Shane Carruth: Hmm, I’ve never thought about that. Maybe subconsciously it did; I’d be lying if I said he didn’t influence me, as I’m a fan. But no, I mean…this is how I’d tell this story even if he hadn’t primed audiences. This is just how it had to be told.

Time Out New York: You’ve mentioned that, at its heart, Upstream Color is a fairly simple love story.

Shane Carruth: I think it is, yeah.

Time Out New York: So let me play devil’s advocate for a second.

Shane Carruth: [Laughs] Sure.

Time Out New York: If this is such a simple love story, why include all these otherworldly elements? Why do you need to have a pig farmer and drug worms and someone called the “orchid daughter” in it at all?
Shane Carruth: It boils down to the fact that I like using these science-fiction elements you’ve just mentioned as sort of a shortcut into the premise. I don’t know that I would necessarily describe Upstream Color as a science-fiction movie, but it has some fantastic elements in it, to be sure. There could have been any number of ways to enter into this: Someone gets amnesia; a pharmaceutical company is doing something bad; there’s a cosmic phenomenon happening, or a mass religious thing. But if you pick any one of those, people will think you’re creating a story about those specific elements: This is now a movie about religion, or about Big Pharma, or about an alien invasion. And that’s not what I wanted to do.

My hope was that, by using some of this fantastic stuff in an ambiguous way, it got you to the point you needed to get to without eclipsing the subject, which is that these two people need each other to find out who they are now. I know some people will look at it like a giant puzzle to be solved, but really the idea was to serve their story and not make it a genre piece. I know that anything that’s veiled is potentially open to being misinterpreted. But the confusion is also part of the film. It’s a movie about irrational behavior. So why not put some irrational elements into it?
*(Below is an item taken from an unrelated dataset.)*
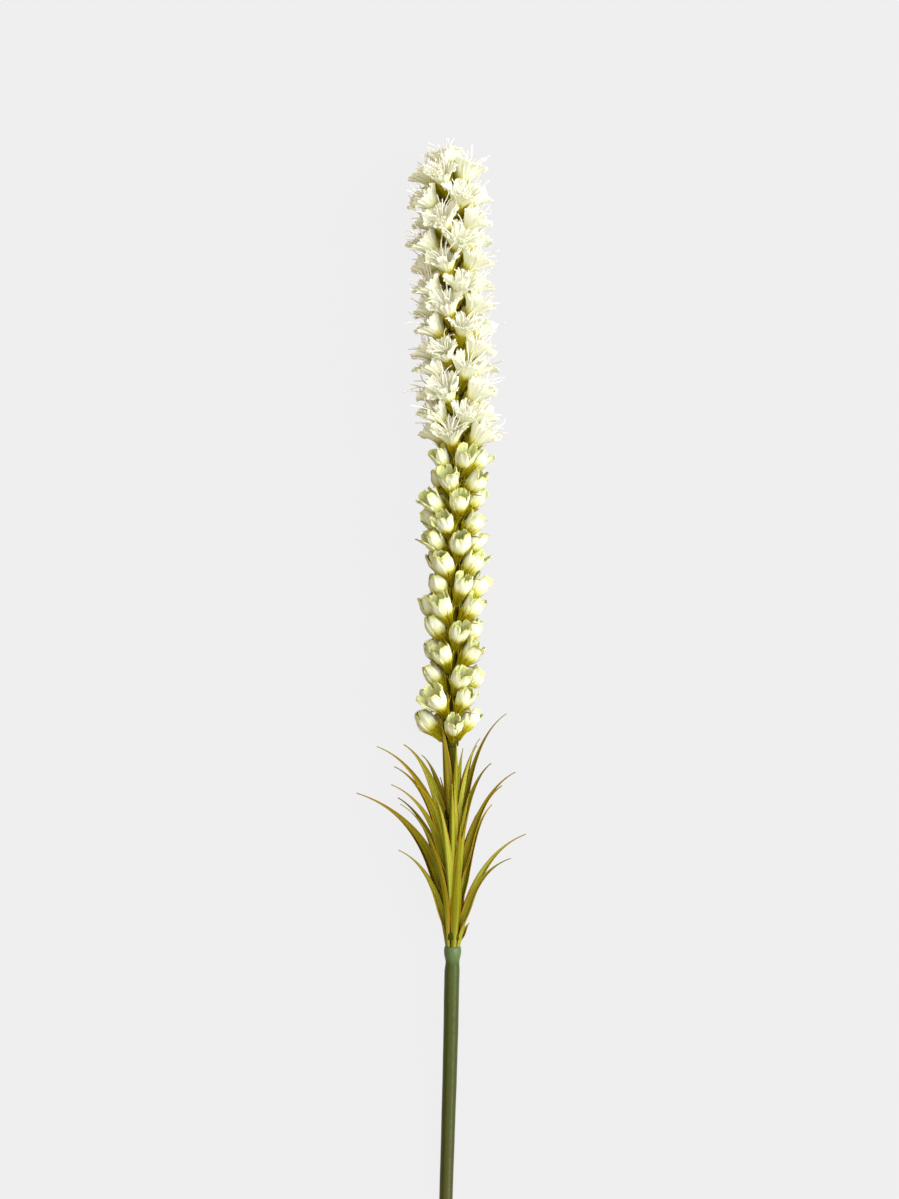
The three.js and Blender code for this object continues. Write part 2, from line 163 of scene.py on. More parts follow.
class Gathered:  # the points and faces of one piece, with values that its materials read
    def __init__(self):
        self.points, self.quads, self.quadMarks, self.caps, self.capMarks = [], [], [], [], []
        self.values = {"along": [], "across": [], "tone": []}
        self.count = 0

    def add(self, points, quads, caps, mark, along, across=0.0, tone=0.5):
        points = points.reshape(-1, 3)
        self.points.append(points)
        self.quads.append(quads + self.count)
        self.quadMarks += [mark] * len(quads)
        self.caps += [[int(k) + self.count for k in cap] for cap in caps]
        self.capMarks += [mark] * len(caps)
        for name, value in (("along", along), ("across", across), ("tone", tone)):
            self.values[name].append(np.broadcast_to(np.asarray(value, float).reshape(-1), len(points)))
        self.count += len(points)


def gridQuads(rows, columns, loopRows=False, loopColumns=False):
    down = np.arange(rows if loopRows else rows - 1)
    aside = np.arange(columns if loopColumns else columns - 1)
    i, j = np.meshgrid(down, aside, indexing="ij")
    below, right = (i + 1) % rows, (j + 1) % columns
    corners = [i * columns + j, i * columns + right, below * columns + right, below * columns + j]
    return np.stack(corners, axis=-1).reshape(-1, 4)


# A loft's rings wind about their way forward. A looped one closes on itself and has no ends.
def addLoft(gathered, rings, mark, along, tone=0.5, looped=False):
    rows, sides = rings.shape[:2]
    caps = [] if looped else [range(sides - 1, -1, -1), range((rows - 1) * sides, rows * sides)]
    quads = gridQuads(rows, sides, looped, True)
    gathered.add(rings, quads, caps, mark, np.repeat(np.broadcast_to(along, rows), sides), tone=tone)


def addTube(gathered, path, radii, sides, mark, along, tone=0.5):
    tangents = unit(np.gradient(path, axis=0))
    turns = evenTurns(sides)[:, None]
    normal = unit(np.cross(tangents[0], [0.31, 0.22, 0.92]))
    rings = []
    for middle, tangent, radius in zip(path, tangents, radii):
        normal = unit(normal - tangent * (normal @ tangent))
        binormal = np.cross(tangent, normal)
        rings.append(middle + radius * (np.cos(turns) * normal + np.sin(turns) * binormal))
    addLoft(gathered, restOnTable(np.array(rings)), mark, along, tone)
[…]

Time Out New York: When I talked to people at Sundance about the film, they seemed to fall into two camps: fans of Primer who were disappointed you didn’t make another film in that vein; and fans of Primer who, because that movie challenges you on several levels, were totally ready for an experience like this.

Shane Carruth: Wow, that’s great. I’m okay with either of those responses. [Laughs]

Time Out New York: This is totally speculative, but do you think the fact that your first film was challenging—and has a very rabid fan base who’s dissected every frame of it—might ultimately help Color’s reception or hinder it?
Shane Carruth: I’d like to think it could help, though I certainly understand if people who come into this expecting Primer would be disappointed. I don’t really know. What I do know is that a consensus already seems to be forming, and it’s exciting to read people interpret the movie in various ways.

I mean, look, I never set out to make a movie that was everything to everybody; if that were the case, we could all just take a picture of a tree and agree that the tree is beautiful and move on with our lives. I wouldn’t even need to show up. [Laughs] I certainly expect a backlash to start happening at any given moment as well. But what has excited me is that, for all the various interpretations I’ve heard so far, most viewers seem to know exactly what to key in to. Even if they don’t know every little nuance or feel they have the answers by the time the credits roll, they recognize the film for what it is. And that is gratifying to no end. 

Upstream Color opens Friday, April 5 at IFC Center.